[Records that describe objects]
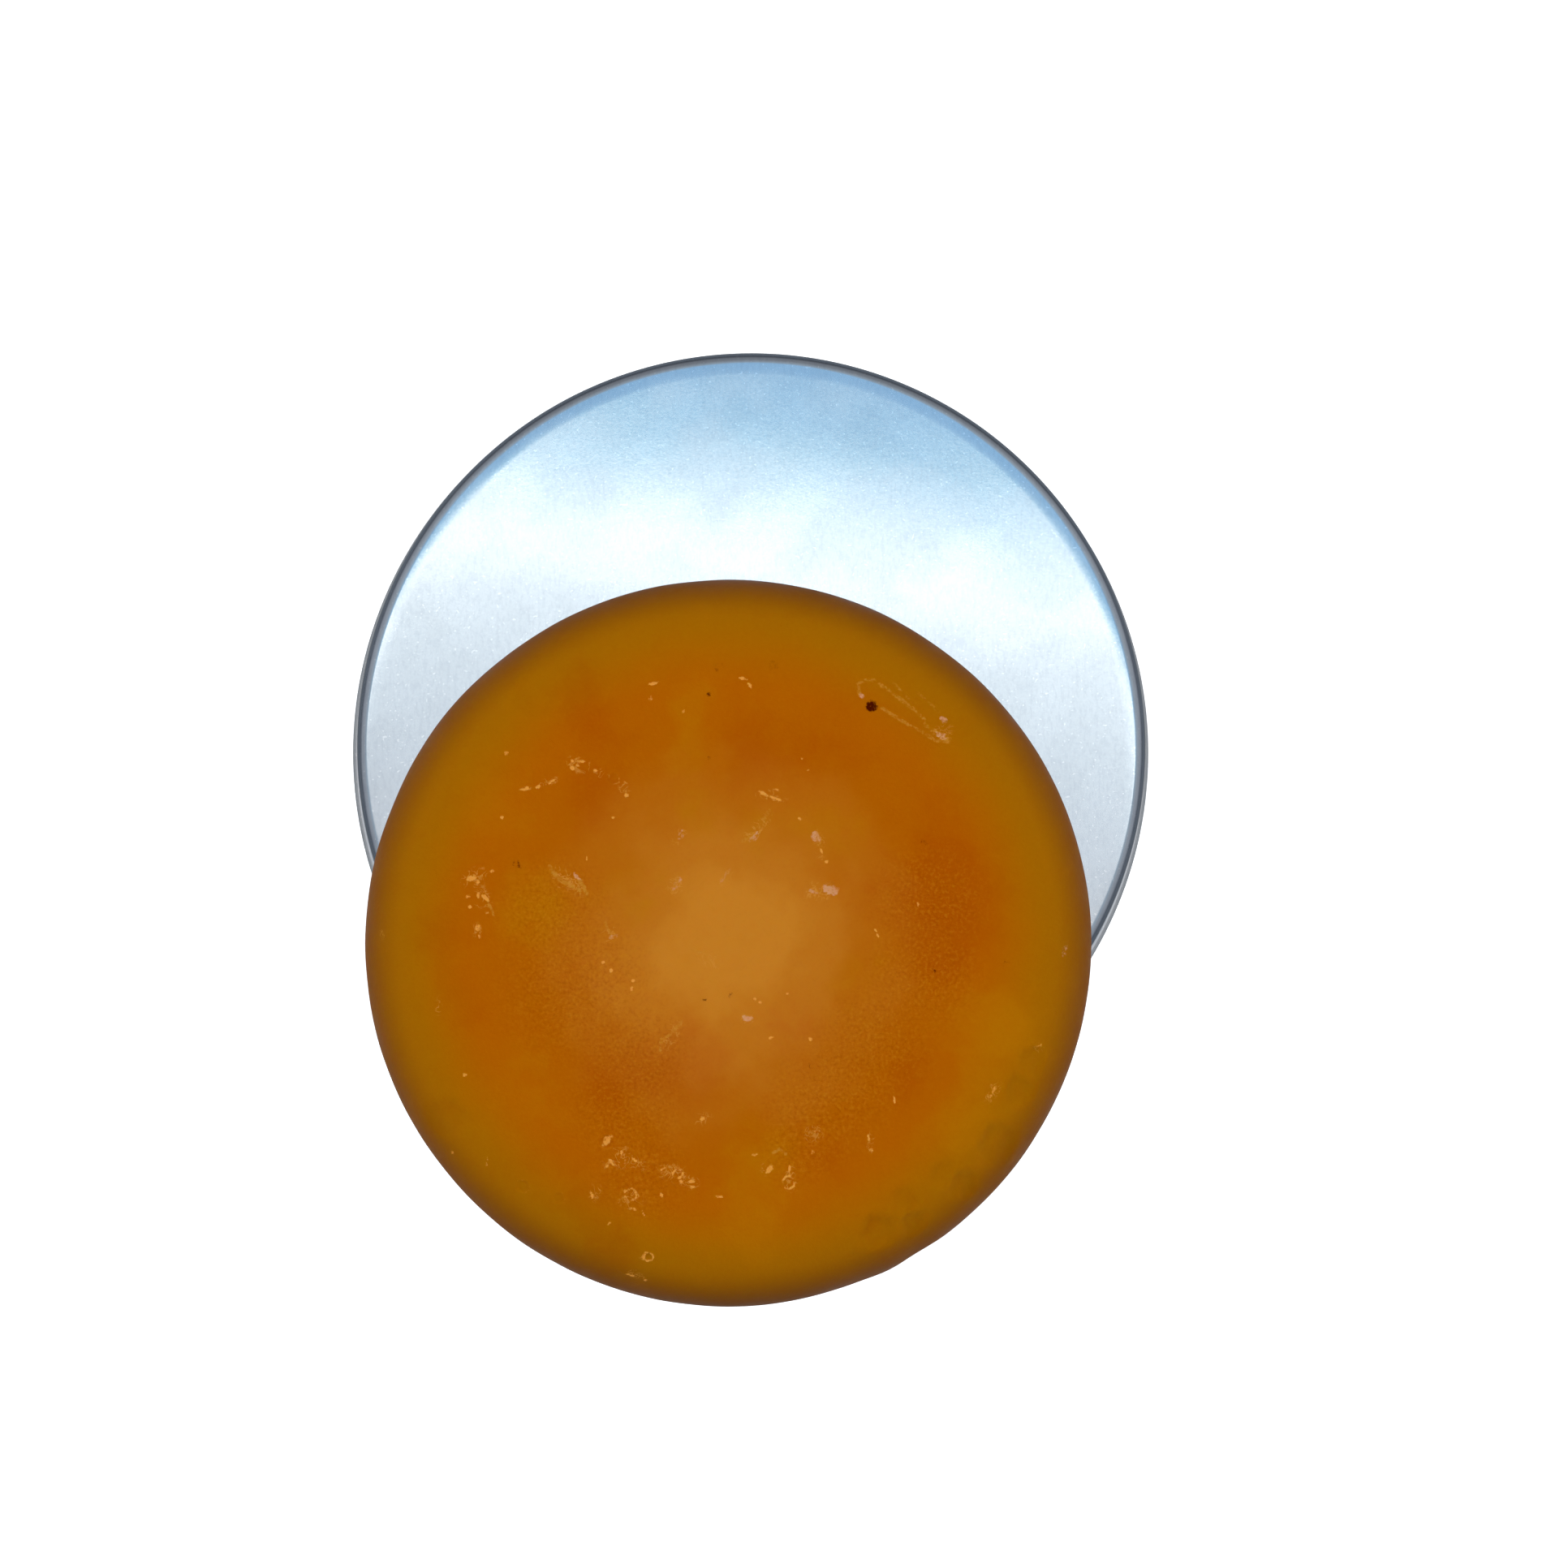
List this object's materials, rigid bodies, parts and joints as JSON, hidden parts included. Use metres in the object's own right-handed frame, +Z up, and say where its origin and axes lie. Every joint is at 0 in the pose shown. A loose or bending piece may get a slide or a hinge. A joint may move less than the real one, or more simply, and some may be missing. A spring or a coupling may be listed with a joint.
{
  "type": "shaving soap puck with screw-top tin",
  "caption": "Round amber glycerin shaving soap puck lying on the flat lid of a closed satin aluminium screw-top tin with a foam liner inside the lid.",
  "frame": {"origin": "centre of the tin's flat bottom, on the tin's axis", "axes": "+Z up along the tin's axis, -Y towards the side where the puck overhangs the tin, +X to the right of someone looking along +Y"},
  "size_m": [0.0864, 0.0999, 0.0503],
  "materials": {
    "satin_aluminium": "satin",
    "liner_foam": "matte",
    "glycerin_soap": "satin"
  },
  "bodies": {
    "base": {"tin_base": "satin_aluminium"},
    "liner": {"lid_liner": "liner_foam"},
    "lid": {"tin_lid": "satin_aluminium"},
    "puck": {"soap_puck": "glycerin_soap"}
  },
  "joints": [
    {"name": "lid_rise", "type": "slide", "parent": "base", "child": "liner", "axis": [0, 0, 1], "range_m": [0, 0.0038]},
    {"name": "lid_turn", "type": "hinge", "parent": "liner", "child": "lid", "pos_m": [0, 0, 0.028], "axis": [0, 0, 1], "range_deg": [0, 450]},
    {"name": "puck_lift", "type": "slide", "parent": "lid", "child": "puck", "axis": [0, 0, 1], "range_m": [0, 0.04]}
  ],
  "couplings": [
    {"joint": "lid_rise", "follows": "lid_turn", "m_per_rad": 0.00047746}
  ]
}
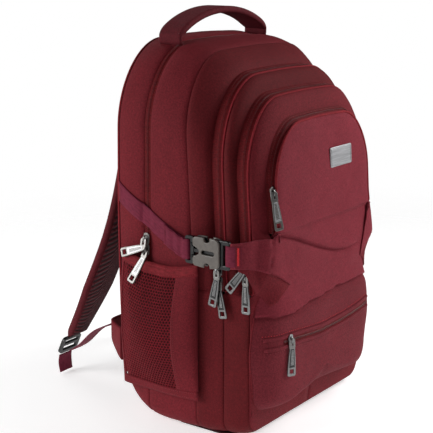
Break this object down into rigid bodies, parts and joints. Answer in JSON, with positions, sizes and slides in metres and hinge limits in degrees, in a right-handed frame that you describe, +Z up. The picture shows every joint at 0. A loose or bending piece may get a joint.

* _Task goal_
Take every line containing the word "materials" and copy it.

* _Finished exercise_
List this object's materials, rigid bodies, parts and joints as JSON, hidden parts included. Use metres in the object's own right-handed frame, +Z up, and say where its origin and axes lie. Every joint is at 0 in the pose shown. A loose or bending piece may get a slide or a hinge. A joint may move less than the real one, or more simply, and some may be missing. A spring or a coupling may be listed with a joint.
  "materials": {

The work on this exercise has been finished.